Today's post features a first-page excerpt sent to me from an adult novel entitled MATCHES. (These excerpts sent for critique don't have to be middle grade or young adult, but I'm more familiar with MG/YA.)
Keller focused in on his face and let his eyes in the mirror examine it. Every detail seemed to mock him like a stranger scraping away at the surface, wanting and needy to have every facet naked and discovered. He was so plain. Pale and light, and his eyes looked too old for his smooth skin. Boring holes in the glass, his old self cried to be free from this boring face that hadn’t experienced anything he had yet to experience. Help me, his eyes said. His mouth told his eyes to screw off and go back to sleep.
His hair was bright red; a color which defied the rest of him as his clothes usually wore the black of mourning like a cloaked dawn, waiting and ominous, only just serving the purpose of starting out a day. Keller hated mornings. This was usually the only time he looked in the mirror, so he did it justice by hating it with every fiber of his being. After that he used the rest of the day to forget he was himself and didn’t think about the way he looked at all. Sometimes he was able to fool himself into self-love.
Wording and Little Things
1. The first sentence says Keller is looking with eyes that are IN the mirror. That's technically impossible. Might be clearer to put the phrase "in the mirror" earlier: Keller focused in on his face in the mirror and let his eyes examine it.
2. It should be "Wanting and needing" in the second sentence, rather than "Wanting and needy." (The writer says she meant to say needy, but in order to have that make sense, the last phrase would have to be omitted or placed in another sentence: to have every facet naked and discovered.)
3. "Boring" is repeated twice in the fifth sentence. But perhaps this is intentional, to make a contrast and play on words.
4. "Help me" could be set apart by italics or quotes. I'd go for italics.
5. The use of the semi-colon is incorrect in the first sentence of the second paragraph; it should be a comma. Semi-colons connect two related, independent sentences/clauses that can stand on their own--such as how I just used it in the previous sentence.
1. Looking into a mirror is a cliché way of describing a main character. In this instance, there is purpose for Keller's looking and self-examination, but many agents and editors groan when they see a character being described by mirror gazing. It's best to avoid it.
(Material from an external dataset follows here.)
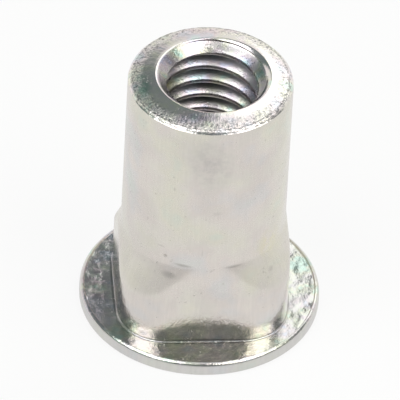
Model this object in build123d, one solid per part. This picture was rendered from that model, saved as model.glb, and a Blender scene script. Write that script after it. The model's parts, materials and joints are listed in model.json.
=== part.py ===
from build123d import *

import os
from math import radians, sqrt, tan

# Blind rivet nut for an M6 screw: one cold formed and turned piece of steel.
# It has a flat round head, a foot of rounded square section under the head, a round shank, a sleeve
# wall over a counterbore that folds when the nut is set, and a tapped bore beyond it.
# Frame: origin at the centre of the head's outer face, +Z along the bore axis to the shank's free end.
# All sizes are in millimetres, and angles in degrees.

# Head: a flat round flange
head_diameter = 13.2
head_thickness = 0.8
head_rim_rounding = 0.27      # at the edge of the bearing face
head_face_rounding = 0.12     # at the edge of the outer face

# Round shank and its free end, which is slightly crowned
shank_diameter = 9.0
overall_length = 16.0
end_crown_height = 0.28       # rise of the end face from its outer edge to the mouth of the bore
end_crown_bulge = 0.05        # how far the end face stands out from a straight cone
end_edge_chamfer = 0.16       # between the shank and the end face

# Foot of rounded square section, which keeps the nut from turning in a square hole
foot_across_flats = 9.35
foot_corner_radius = 2.6
foot_ramp_top = 6.2           # height at which the corner ramps leave the round shank
foot_ramp_angle = 24.0        # slope of the corner ramps from the axis
foot_straight_top = 5.1       # height up to which the flats are parallel to the axis
foot_flat_lean = 8.0          # lean of the flats towards the axis above that height
foot_root_fillet = 0.25

# Counterbore from the head, with the cone that its drill leaves
counterbore_diameter = 6.9
counterbore_depth = 8.6
counterbore_cone_angle = 118.0
head_mouth_chamfer = 0.2      # where the counterbore opens in the head's outer face

# M6 x 1 bore beyond it: the plain wall is at the thread's minor diameter
bore_diameter = 5.0
mouth_diameter = 6.15         # countersink in the shank's free end
mouth_angle = 90.0

overrun = 1.0                 # how far cutting tools and hidden overlaps run past what they meet


def rounded_corner(start, corner, end):
    """Quarter arc that rounds a square corner of a profile."""
    centre = Vector(start) + Vector(end) - Vector(corner)
    middle = centre + (Vector(corner) - centre) * sqrt(0.5)
    return ThreePointArc(start, middle, end)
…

2. "Boring holes in the glass" initially is confusing, at least to me. I read "boring" as an adjective (as in tedious, yawners) that described holes, rather than a verb to indicate the action of drilling holes. Also, the sentence technically says that his old self is doing the boring, which I'm not sure is the intention.
3. "Keller hated mornings"--it may be better to show he hated them rather than a direct statement telling that he did. Ditto for the last two sentences; let's SEE him using the rest of the day to forget he was himself and not think about the way he looked.
There is some very interesting self-analysis going on here, delving into this character's mind. We get a good sense of who he is, and what his internal thoughts are. I particularly like these sentences: This was usually the only time he looked in the mirror, so he did it justice by hating it with every fiber of his being. AND Pale and light, and his eyes looked too old for his smooth skin. Great descriptions and thoughts there.
PS: Blogger is being ornery the last couple of weeks; the blue I use to help readers skim the post is NOT showing up. Mumble, grumble. So I had to use bold here instead.
Can you add any other helpful comments to the above critique?
Have you ever described your character by having them look into a mirror?
What other, more natural ways can you let the reader know what your main character looks like?